Infrastructure

Business, labor groups push for gas tax hike

Business and labor groups do not typically agree on much, but they came together on Wednesday to push Congress to increase the tax that is paid by drivers on each gallon of gasoline they purchase.

The 18.4 cents-per-gallon federal gas tax has not been increased since 1993, but transportation advocates said during a Senate hearing Wednesday that it was well past time for another increase.

U.S. Chamber of Commerce President Tom Donohue told the Senate Environment and Public Works Committee that increasing the gas tax would be “the simplest, most straight-forward, and most effective way to generate enough revenue” to cover an estimated $20 billion per year shortfall in transportation funding.

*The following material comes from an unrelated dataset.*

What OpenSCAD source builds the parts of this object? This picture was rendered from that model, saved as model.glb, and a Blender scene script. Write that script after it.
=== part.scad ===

{mosads}”The gas tax hasn’t been increased since 1993,” Donohue told lawmakers. “Cars are more fuel efficient, people are driving less, and inflation has eaten into purchasing power. As a result, the Highway Trust Fund is going bankrupt. We are already borrowing billions of dollars from the general fund. Next year there will be a $13 billion cash shortfall. By 2020, it will be $100 billion.”

The last transportation bill that was passed by Congress in 2012, which maintained the 1993 gas tax status quo, included only enough funding to cover two years of road and transit projects. The 2012 bill contained approximately $54 billion a year worth of infrastructure spending, but the gas tax only brings about $34 billion per year.

The measure was shorter than most prior transportation bills, which usually lasted five or six years, because Congress had to use money from other areas of the federal budget to make up the difference.

Transportation advocates have pushed lawmakers to return to an at least five year bill to give states and local governments more funding stability as they are planning long-term transportation projects.

The Congressional Budget Office (CB0) has projected that Congress would need to find an additional $100 billion beyond the $34 billion is that typically brought in by the federal gas tax to pay for six-year transportation bill.
 
Donohue called Wednesday for lawmakers to include “a moderate increase in the gas tax, phased in over time” in any potential reauthorization to provide the necessary funding increase.

A gas tax increase beginning in 2015 “would provide the necessary funding, preserve the important ‘user pays’ principle, and provide needed stability,” the Chamber president said.

Donohue pointed to recent decisions by states to increase their local gas taxes, saying “the sky didn’t fall” when the pump fees went up.

He said federal lawmakers may not have a choice but to follow suit.

“If we give up on the Highway Trust Fund and just rely on general funds, we’ll never complete capital projects,” he said.

The Chamber leader received back up from an unlikely source on Wednesday from AFL-CIO President Richard Trumka, who told lawmakers that putting off finding more money for transportation would not save the federal government in the long run if infrastructure problems worsen during the interim.

“Not fixing your roof won’t save you any money,” Trumka said.

Trumka said he agreed with Donohue that a gas tax increase was the most viable solution for increasing transportation funding.

“The gas tax was last raised in 1993 when it represented 17 percent of the price of fuel; it now represents about five percent of the cost of fuel,” he said. “Inflation has reduced the purchasing power of the revenue we collect. Further, the decline of vehicle miles travelled since 2009, coupled with more fuel- efficient vehicles, has seriously eroded the revenue coming into the trust fund.”

Trumka said lawmakers have had two years since the funding for the 2012 transportation bill was cobbled together to consider alternative mechanisms for paying for road and transit projects.

But none have emerged as fully viable, he said.

“Despite the time we’ve had over the past few years to consider funding sources, no source has emerged that is significant enough to replace the user fee-based system and provide robust and long- term dedicated funding for our surface transportation system,” he said. “Given that there are only seven months before the current authorization expires and that the trust fund may become insolvent before then, it’s time for elected leaders from both sides of the aisle to come together and find a solution.”

Lawmakers on the Senate committee seemed receptive to the message that was coming from the business and labor leaders.

The panel’s chairwoman, Sen. Barbara Boxer (D-Calif.), said she thinks “we should keep the user fee concept, because it does provide that type of certainty.

“I’m hoping we can get a five or six year bill out here,” Boxer said. “It is our intent to have that bill before April.”

Boxer said the decisions about the source for the money to pay for the reauthorization of transportation funding will be decided by members of the Senate’s Finance Committee.

She said it would be helpful that there is some overlap between the upper chamber’s Finance and Public Works committees, however.

“A few of our members sit on Finance, which is going to be extremely helpful,” Boxer said.